O momento seguinte foi a eleição de Lula em 2002, no auge de uma crise social ampla. Houve alguns ensaios iniciais, inibidos pelo conservadorismo da política econômica. Mas o grande feito foi liberar as energias dos movimentos e das políticas sociais. Aí se dá o início da grande revolução social brasileira, com o Movimento dos Sem Teto, Movimento dos Sem Terra, o Bolsa Família, os avanços na educação, a criação de programas para agricultura familiar, cisternas, Luz Para Todos.
Mesmo assim, havia uma má vontade generalizada da mídia. A consagração das políticas sociais de Lula vieram de fora, quando a mídia internacional percebeu que não poderia se basear apenas na mídia corporativa nacional para entender o Brasil.
O grande momento foi em 2008. A crise internacional despertou o sentimento de solidariedade, pipocaram as conferências nacionais, os conselhos de participação. Ali, parecia que o país tinha encontrado o rumo.
Agora se tem presente o maior fator de aglutinação do Brasil real: o fantasma do bolsonarismo, que continuará presente mesmo após sua derrota eleitoral. E é a isso que o artigo de Gabeira remete.
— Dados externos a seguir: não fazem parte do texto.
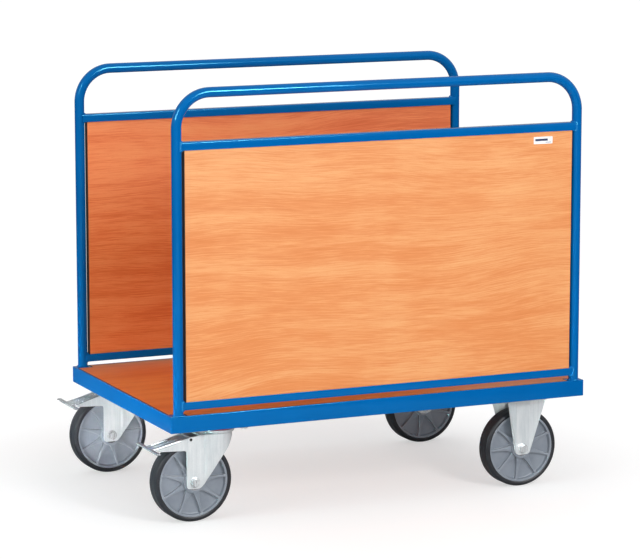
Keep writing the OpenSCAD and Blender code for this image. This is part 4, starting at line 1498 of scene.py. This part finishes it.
make_platform()
for wall in SIDES:
    make_wall(wall)
    make_swivel_fork(wall)
    make_swivel_head(wall)
    make_fixed_fork(wall)
    make_pedal(wall)
    for axle in ("rear", "front"):
        make_tyre(axle, wall)
        make_hub(axle, wall)
make_label_piece()
make_welds()
make_axle_fasteners()
make_caster_fasteners()
make_deck_screws()
finish_cad_nodes()

# ---------------------------------------------------------------- stage, light and camera


FLOOR_GLOW = 0.52
FLOOR_GAP = 0.2 * MM


def make_floor():
    """Pale floor that takes soft shadows near the trolley and runs out into plain white."""
    bm = bmesh.new()
    bmesh.ops.create_grid(bm, x_segments=1, y_segments=1, size=30)
    mesh = plain_mesh("floor", bm)
    made, tree, inputs, coords = start_material("pale_floor", Roughness=0.7, Specular_IOR_Level=0.1)
    reach = add(tree, "ShaderNodeVectorMath", {0: coords}, operation="LENGTH").outputs["Value"]
    far_off = spread(tree, reach, 0.70, 1.10)
    tone = spread(tree, noise(tree, coords, 3.0, 3.0), 0.3, 0.7)
    pale = blend_colours(tree, tone, (0.55, 0.54, 0.54, 1), (0.57, 0.56, 0.56, 1))
    path = add(tree, "ShaderNodeLightPath").outputs
    place = add(tree, "ShaderNodeSeparateXYZ", {0: coords}).outputs
    # In reflections the floor is painted darker towards +X and +Y: painted shade in what the paint and zinc
    # reflect.
    shade = calc(tree, "MAXIMUM", spread(tree, place["X"], 0.6, 1.2), spread(tree, place["Y"], 0.0, 0.8))
    reflected_shade = calc(tree, "MULTIPLY", path["Is Glossy Ray"], calc(tree, "MULTIPLY", shade, 0.9))
    pale = blend_colours(tree, reflected_shade, pale, (0, 0, 0, 1))
    seen = path["Is Camera Ray"]
    tree.links.new(blend_colours(tree, calc(tree, "MULTIPLY", far_off, seen), pale, (0, 0, 0, 1)),
                   inputs["Base Color"])
    inputs["Emission Color"].default_value = (1, 1, 1, 1)
    glow = spread(tree, far_off, 0.0, 1.0, FLOOR_GLOW, 1.02)
    tree.links.new(calc(tree, "MULTIPLY", glow, seen), inputs["Emission Strength"])
    mesh.materials.append(made)
    floor = make_object("floor", mesh)
    floor.location.z = -FLOOR_GAP


def make_softbox(name, place, target, width, height, power, colour=(1, 1, 1), spread_angle=180,
                 diffuse=True, glossy=True):
    """A rectangular area light, in metres and watts, that faces the target."""
    light = bpy.data.lights.new(name, "AREA")
    light.shape = "RECTANGLE"
    light.size, light.size_y = width, height
    light.energy = power
    light.color = colour
    light.spread = radians(spread_angle)
    made = bpy.data.objects.new(name, light)
    bpy.context.scene.collection.objects.link(made)
    made.visible_diffuse, made.visible_glossy = diffuse, glossy
    made.location = place
    made.rotation_euler = (Vector(target) - Vector(place)).to_track_quat("-Z", "Y").to_euler()


def make_world():
    """Even studio light, brighter overhead; plain white where the camera sees it."""
    world = bpy.data.worlds.new("studio")
    bpy.context.scene.world = world
    world.use_nodes = True
    tree = world.node_tree
    tree.nodes.clear()
    direction = add(tree, "ShaderNodeTexCoord").outputs["Generated"]
    height = add(tree, "ShaderNodeSeparateXYZ", {0: direction}).outputs["Z"]
    strength = spread(tree, height, 0.0, 0.8, 0.43, 0.68)
    seen = add(tree, "ShaderNodeLightPath").outputs["Is Camera Ray"]
    white = add(tree, "ShaderNodeBackground", {"Color": (1, 1, 1, 1), "Strength": 1.02})
    studio = add(tree, "ShaderNodeBackground", {"Color": (1, 1, 1, 1), "Strength": strength})
    mixed = add(tree, "ShaderNodeMixShader", {0: seen, 1: studio.outputs[0], 2: white.outputs[0]})
    add(tree, "ShaderNodeOutputWorld", {0: mixed.outputs[0]})


def make_camera():
    """Camera off the rear right corner, above the walls and looking slightly down through a long lens."""
    stand = Vector((MID_X - 3.064, -6.785, 1.744))
    yaw, pitch = 0.4224, 0.1636
    ahead = Vector((sin(yaw) * cos(pitch), cos(yaw) * cos(pitch), -sin(pitch)))
    data = bpy.data.cameras.new("camera")
    data.sensor_fit = "HORIZONTAL"
    data.sensor_width = 36
    data.lens = 166.07
    data.clip_end = 200
    made = bpy.data.objects.new("camera", data)
    bpy.context.scene.collection.objects.link(made)
    made.location = stand
    made.rotation_euler = ahead.to_track_quat("-Z", "Y").to_euler()
    bpy.context.scene.camera = made


make_floor()
make_world()
make_softbox("key_softbox", (0.85, -4.4, 2.5), (0, 0, 0.5), 1.2, 1.5, 92)
make_softbox("tube_strip", (1.15, -4.2, 2.5), (0, 0, 0.8), 1.1, 1.0, 150, diffuse=False)
make_softbox("left_softbox", (-3.9, -1.3, 1.5), (0, 0, 0.4), 1.8, 1.6, 34, glossy=False)
make_softbox("low_fill", (-1.8, -4.6, 0.35), (0, 0, 0.15), 3.0, 0.5, 40, glossy=False)
make_softbox("rear_beam", (-2.6, -0.1, 0.24), (0, -0.1, 0.22), 1.0, 0.12, 1.5, (0.55, 1.0, 0.94), 24,
             glossy=False)
make_softbox("far_beam", (-1.9, -1.3, 0.07), (-0.42, 0.27, 0.12), 0.5, 0.10, 0.50, spread_angle=10,
             glossy=False)
make_softbox("bend_strip", (-4.0, -2.0, 2.6), (-0.5, -0.3, 1.0), 0.5, 1.6, 120, diffuse=False)
make_camera()
bpy.context.scene.view_settings.view_transform = "Standard"
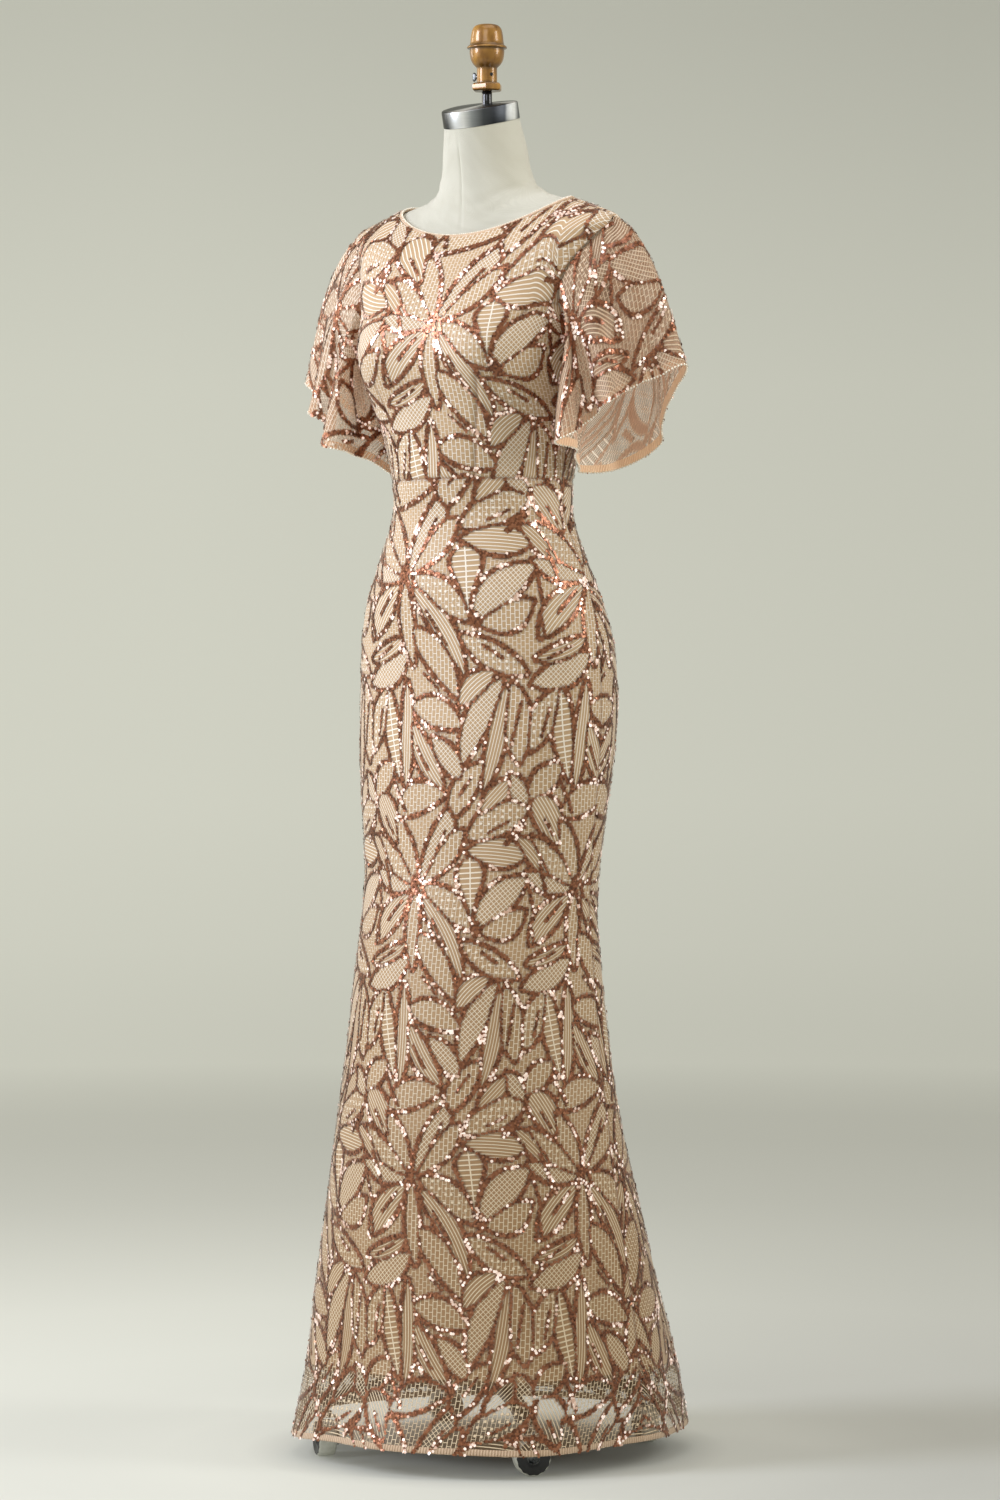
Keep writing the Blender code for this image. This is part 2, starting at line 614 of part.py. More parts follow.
def pole_and_hub(steel, cast):
    pole = [circle(POLE_RADIUS, (0, 0, z), sides=20)
            for z in (HUB_TOP + GAP, FORM_BOTTOM_LEVEL - GAP)]
    stack_of_rings("pole", pole, steel)
    half_side = math.pi / WHEEL_SIDES
    profile = ((0.024, HUB_BOTTOM), (HUB_RADIUS, HUB_BOTTOM + 0.005), (HUB_RADIUS, 0.114),
               (0.021, 0.122), (0.018, HUB_TOP))
    hub = [circle(r, (0, 0, z), sides=WHEEL_SIDES, start=LEG_AZIMUTH + half_side)
           for r, z in profile]
    stack_of_rings("base_hub", hub, cast)


def leg(name, azimuth, cast):
    """A tapered arm from the hub to the caster's stem, bevelled along its length."""
    along = np.array([math.cos(azimuth), math.sin(azimuth), 0])
    across = np.array([-along[1], along[0], 0])
    start = HUB_RADIUS * math.cos(math.pi / WHEEL_SIDES) + GAP
    # distance from the pole, height of the underside, thickness, width
    stations = ((start, 0.080, 0.030, 0.024), (0.060, 0.081, 0.025, 0.022),
                (0.110, 0.076, 0.021, 0.020), (0.165, 0.066, 0.017, 0.019),
                (0.189, LEG_END_BOTTOM, 0.015, 0.022), (0.212, LEG_END_BOTTOM, 0.013, 0.022),
                (0.218, LEG_END_BOTTOM + 0.002, 0.009, 0.014))
    rings = []
    for distance, bottom, thick, width in stations:
        cut = 0.22 * thick
        half = width / 2
        corners = ((-half + cut, 0), (half - cut, 0), (half, cut), (half, thick - cut),
                   (half - cut, thick), (cut - half, thick), (-half, thick - cut), (-half, cut))
        rings.append([along * distance + across * w + np.array([0, 0, bottom + h])
                      for w, h in corners])
    stack_of_rings(name, rings, cast)


def caster(number, azimuth, chrome, rubber):
    """A swivelling bracket with one cheek, and a wheel on a stub axle beside it."""
    along = np.array([math.cos(azimuth), math.sin(azimuth), 0])
    across = np.array([-along[1], along[0], 0])
    swivel = along * CASTER_DISTANCE
    axle = swivel + across * CASTER_TRAIL + np.array([0, 0, WHEEL_CENTRE])

    pivot = bpy.data.objects.new(f"caster_{number}_swivel_axis", None)
    pivot.location = swivel
    hub = bpy.data.objects.new(f"caster_{number}_wheel_axis", None)
    hub.location = axle
    for empty in (pivot, hub):
        bpy.context.scene.collection.objects.link(empty)
    bpy.context.view_layer.update()
    hub.parent = pivot
    hub.matrix_parent_inverse = pivot.matrix_world.inverted()

    # the bracket, as sections across the wheel's rolling direction: an L with a stem on top
    low_cheek = WHEEL_CENTRE - 0.007
    corner = ((-CHEEK_OUTER, low_cheek), (-CHEEK_INNER, low_cheek),
              (-CHEEK_INNER, CASTER_PLATE_BOTTOM), (0.008, CASTER_PLATE_BOTTOM),
              (0.008, CASTER_PLATE_TOP), (-CHEEK_OUTER, CASTER_PLATE_TOP))
    rings = []
    for w in (-0.008, 0.0165):
        rings.append([swivel + along * a + across * w + np.array([0, 0, z]) for a, z in corner])
    bracket = stack_of_rings(f"caster_bracket_{number}", rings, chrome, pivot, tuple(swivel))
    stem = [circle(STEM_RADIUS, swivel + np.array([0, 0, z]), sides=12)
            for z in (CASTER_PLATE_TOP - 0.001, STEM_TOP)]
    helper = stack_of_rings(f"stem_{number}", stem, chrome)
    helper.hide_render = True
    helper.display_type = "WIRE"
    joined = bracket.modifiers.new("stem", "BOOLEAN")
    joined.operation = "UNION"
    joined.object = helper

    half_side = math.pi / WHEEL_SIDES
    # distance along the axle, radius: stub axle, inner face, tread, outer face, hub cap
    tread = WHEEL_HALF_WIDTH - 0.0025
    profile = ((GAP - CHEEK_INNER, 0.0035), (-WHEEL_HALF_WIDTH - 0.0002, 0.0035),
               (-WHEEL_HALF_WIDTH, 0.0180), (-tread, WHEEL_RADIUS), (tread, WHEEL_RADIUS),
               (WHEEL_HALF_WIDTH, 0.0185), (WHEEL_HALF_WIDTH - 0.0012, 0.0170),
               (WHEEL_HALF_WIDTH - 0.0012, 0.0080), (WHEEL_HALF_WIDTH + 0.0002, 0.0065),
               (WHEEL_HALF_WIDTH + 0.0012, 0.0035))
    wheel = [circle(r, axle + along * a, along=along, sides=WHEEL_SIDES, start=half_side)
             for a, r in profile]
    stack_of_rings(f"caster_wheel_{number}", wheel, rubber, hub, tuple(axle))


# ---------------------------------------------------------------- build


def main():
    for leftover in list(bpy.data.objects):
        bpy.data.objects.remove(leftover)

    mesh_cloth = material("sequinned mesh", (0.52, 0.30, 0.21), 0.45, 0.2)
    lining_cloth = material("nude lining", (0.68, 0.53, 0.39), 0.75)
    binding = material("nude binding", (0.74, 0.60, 0.47), 0.7)
    nylon = material("zip tape", (0.66, 0.50, 0.37), 0.7)
    canvas = material("form canvas", (0.80, 0.77, 0.66), 0.85)
    steel = material("brushed steel", (0.62, 0.62, 0.63), 0.3, 1.0)
    brass = material("aged brass", (0.42, 0.22, 0.06), 0.35, 1.0)
    black = material("blackened steel", (0.03, 0.03, 0.035), 0.4, 0.6)
    cast = material("painted cast iron", (0.10, 0.10, 0.10), 0.5)
    chrome = material("chrome", (0.80, 0.80, 0.82), 0.12, 1.0)
    rubber = material("black nylon wheel", (0.02, 0.02, 0.02), 0.35)

    shell = (SHELL_INNER, SHELL_OUTER)
    lining = (LINING_INNER, LINING_OUTER)
    for side, suffix in (("front", "front"), ("left", "back_left"), ("right", "back_right")):
        panel(f"skirt_{suffix}", SKIRT_LEVELS, shell, side, mesh_cloth)
        panel(f"bodice_{suffix}", BODICE_LEVELS, shell, side, mesh_cloth)
        panel(f"skirt_lining_{suffix}", SKIRT_LINING_LEVELS, lining, side, lining_cloth)
        panel(f"bodice_lining_{suffix}", BODICE_LEVELS, lining, side, lining_cloth)
    bound_edge(binding)
    sleeve("sleeve_left", 1, mesh_cloth)
    sleeve("sleeve_right", -1, mesh_cloth)
    zip_strip(nylon)
    zip_slider_and_pull(brass)

    dress_form(canvas, steel)
    finial(brass, black, steel)
    pole_and_hub(steel, cast)
    for number in range(1, LEG_COUNT + 1):
        azimuth = LEG_AZIMUTH + (number - 1) * math.tau / LEG_COUNT
        leg(f"leg_{number}", azimuth, cast)
        caster(number, azimuth, chrome, rubber)


main()
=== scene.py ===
import math

import bmesh
import bpy
import numpy as np
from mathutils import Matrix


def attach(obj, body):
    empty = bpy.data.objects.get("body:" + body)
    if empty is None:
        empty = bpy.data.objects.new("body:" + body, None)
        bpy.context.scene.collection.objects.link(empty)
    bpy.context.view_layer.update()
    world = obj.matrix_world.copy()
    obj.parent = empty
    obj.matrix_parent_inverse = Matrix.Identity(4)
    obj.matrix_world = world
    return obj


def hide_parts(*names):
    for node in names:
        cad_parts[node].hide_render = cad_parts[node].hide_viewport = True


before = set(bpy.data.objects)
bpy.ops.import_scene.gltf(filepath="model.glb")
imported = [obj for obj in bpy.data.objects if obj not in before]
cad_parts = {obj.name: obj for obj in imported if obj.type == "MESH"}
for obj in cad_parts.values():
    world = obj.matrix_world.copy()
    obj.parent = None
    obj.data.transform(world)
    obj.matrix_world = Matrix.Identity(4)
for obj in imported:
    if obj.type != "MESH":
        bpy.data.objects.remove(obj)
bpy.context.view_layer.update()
onForm = "dress_and_stand"  # the body that the gown and the form ride on
rng = np.random.default_rng(4093)
print("stage: packed frame loaded")


# small helpers for nodes, materials and meshes

def linearColour(hexCode):
    # each sRGB channel c turns to c/12.92 below 0.04045, otherwise to ((c + 0.055)/1.055)^2.4
    channels = [int(hexCode[i:i + 2], 16) / 255 for i in (1, 3, 5)]
    return (*(c / 12.92 if c <= 0.04045 else ((c + 0.055) / 1.055) ** 2.4 for c in channels), 1.0)


def feed(node, inputs):
    # each socket, by name or number, gets a value, a hex colour or another node's output
    for key, value in inputs.items() if isinstance(inputs, dict) else enumerate(inputs):
        if isinstance(value, bpy.types.NodeSocket):
            node.id_data.links.new(value, node.inputs[key])
        else:
            node.inputs[key].default_value = linearColour(value) if isinstance(value, str) else value


def addNode(tree, kind, inputs=(), output=0, stops=(), **settings):
    # one node with its settings, what feeds it and, on a colour ramp, its stops; gives one output
    made = tree.nodes.new("ShaderNode" + kind)
    for key, value in settings.items():
        setattr(made, key, value)
    feed(made, inputs)
    for number, (place, colour) in enumerate([*stops[:1], *stops[-1:], *stops[1:-1]]):
        elements = made.color_ramp.elements
        element = elements[number] if number < 2 else elements.new(place)
        element.position, element.color = place, linearColour(colour) if isinstance(colour, str) else colour
    return made.outputs[output]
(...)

Lula captou esse sentimento lá atrás, quando convidou Geraldo Alckmin para vice e garantiu que ele terá muitas atribuições.
Certamente colocará agricultores de cabeça aberta na Agricultura, como Roberto Rodrigues no primeiro governo; recriará o Ministério do Desenvolvimento com autênticos representantes da indústria. E remontará as políticas sociais com participação direta dos movimentos sociais.
Resta avaliar até onde essa grande frente – e o temor da volta do bolsonarismo – permitirá avançar nos grandes nós fiscais, monetários e orçamentários.
Mas, de fato, o país está caminhando a passos largos para o grande pacto nacional.